Si sente dire
spesso “abbiamo rubato il futuro ai giovani”. Probabilmente è vero, ma
non si tratta di occupazione e pensione! Mi chiedo se noi adulti,
abbarbicati alla nostra voglia di adolescenza, non depriviamo i giovani
delle memorie trasmesse nell’affetto e nella quotidianità, che
costituiscono la base indispensabile per la progettazione del futuro;
uno scippo, questo, estremamente più grave!
Gli adulti hanno abdicato al loro ruolo: il mito della perenne
giovinezza, il rifiuto del decadimento fisico, l’insoddisfazione per
ciò che si è conquistato, l’ossessione dell’avere e così via, hanno
spezzato il rapporto tra le generazioni.
In questa ottica l’inserimento ope legis della cultura siciliana
nell’azione formativa mi preoccupa. Si tratta dell’inserimento di un
ennesima “educazione”, in aggiunta a quelle proposte negli ultimi
vent’anni? Ma l’educazione non può che essere atto unitario, non è
frammentabile in mille rivoli, pena il suo fallimento, di cui abbiamo
infinite prove.
Certo oggi la scuola, dinanzi a troppi e troppo veloci cambiamenti, che
agiscono in modo determinante sui rapporti umani e sociali, deve uscire
dagli schemi consolidati di una cultura condivisa, quella del passato,
per individuare nuovi percorsi, che garantiscano ai giovani
l’acquisizione di strumenti utili per la decodificazione del mondo,
insieme sempre più piccolo e sempre più vasto.
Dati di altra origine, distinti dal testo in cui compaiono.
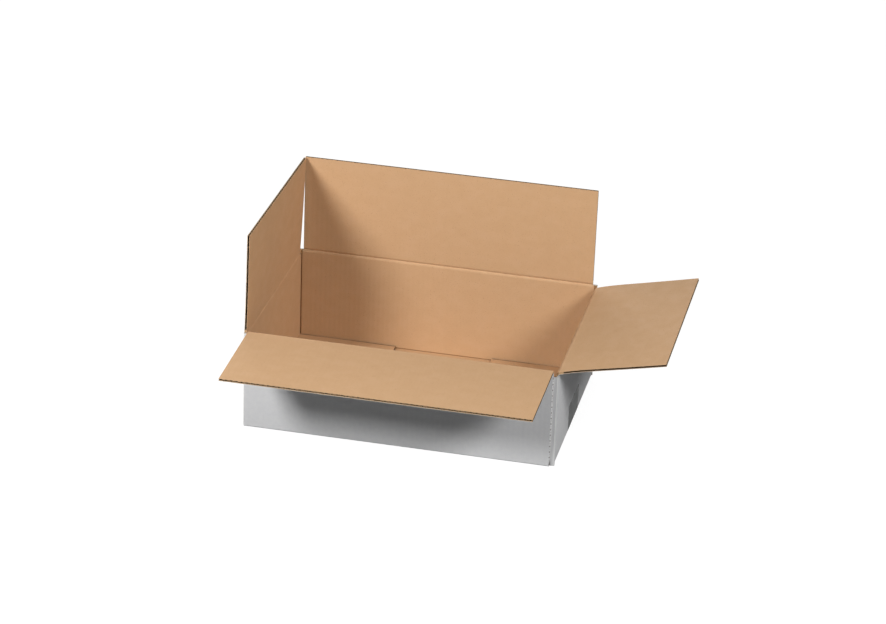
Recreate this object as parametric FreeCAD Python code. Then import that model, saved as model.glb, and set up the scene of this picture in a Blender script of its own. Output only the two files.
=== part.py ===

La scuola, per definizione, è il luogo in cui gli adulti fanno crescere
i giovani, non per un rapporto emotivo - affettivo, ma per un fatto
istituzionale. Ma quale rapporto può stabilire con persone che non sono
attrezzate a parlare col diverso da sé, che sono ghettizzate in un
mondo di pari? Quale percorso attraverso la storia (anche su questo è
incentrata la scuola) possono seguire i ragazzi che non hanno più un
rapporto con ciò che era, ma vedono solo ciò che è? Dove sono i nonni
che raccontano se stessi e il loro mondo? A teatro, in crociera o…
all’ospizio. I genitori, occupati e preoccupati del loro presente,
impegnati, nella migliore delle ipotesi, ad accompagnare dappertutto i
loro figli (inglese, attività ginnica, discoteca e pizzeria), quale
tempo dedicano a costruire una struttura normativa chiara e coerente?
Quali gli spazi di riflessione, che consentano di trasformare la
tempesta di informazioni in acquisizioni reali? Tutto viene consumato
nello spazio di un mattino.
E allora?
La scuola dovrebbe fare azione di supplenza: i docenti dovrebbero
diventare adulti riconosciuti e aiutare i giovani a vivere
positivamente il rapporto con il diverso da sé, a fermarsi a pensare, a
riorganizzare il proprio sapere. E invece, nel migliore dei casi, il
docente cerca di usare i loro strumenti, di uniformarsi. Internet è
strumento prezioso, ma, mentre dieci anni fa aveva senso utilizzarlo a
scuola, oggi forse sarebbe opportuno spegnerlo per potenziare i momenti
di riflessione e di riorganizzazione nei nativi tecnologici.
E qui si inserisce anche la conoscenza della cultura siciliana, che
entra, con naturalezza e non per legge, nella ricostruzione del passato
di ciascuno di noi, per diventare strumento per la conoscenza del
diverso, del lontano nel tempo e nello spazio.
Quanti di noi, andando in un paese lontano, non ne hanno scoperto la
cultura più a tavola che in un museo? Ovvero, vivendo altrove, hanno
“letto” le proprie abitudini e i propri gesti con maggiore
consapevolezza? E allora chi fa scuola deve inventare, in senso
etimologico, tutte le opportunità, e sono tante, che consentano ai
giovani di comprendersi e comprendere; la cultura non si costruisce per
sommatoria!
Temo, invece, che, dopo aver prodotto la legge (forse la regione
siciliana ha già risolto tutti gli altri problemi!), qualcuno si
spingerà a individuare l’ambito in cui inserire lo studio della cultura
siciliana ovvero, dio ci scampi, a chiedere al collegio dei docenti di
nominare un referente! Ancora una volta, se questo accadrà, la scuola
affogherà nel localismo provinciale, mancherà l’obbiettivo e si
rifugerà nello “scolastichese” più bieco e nei rituali burocratici.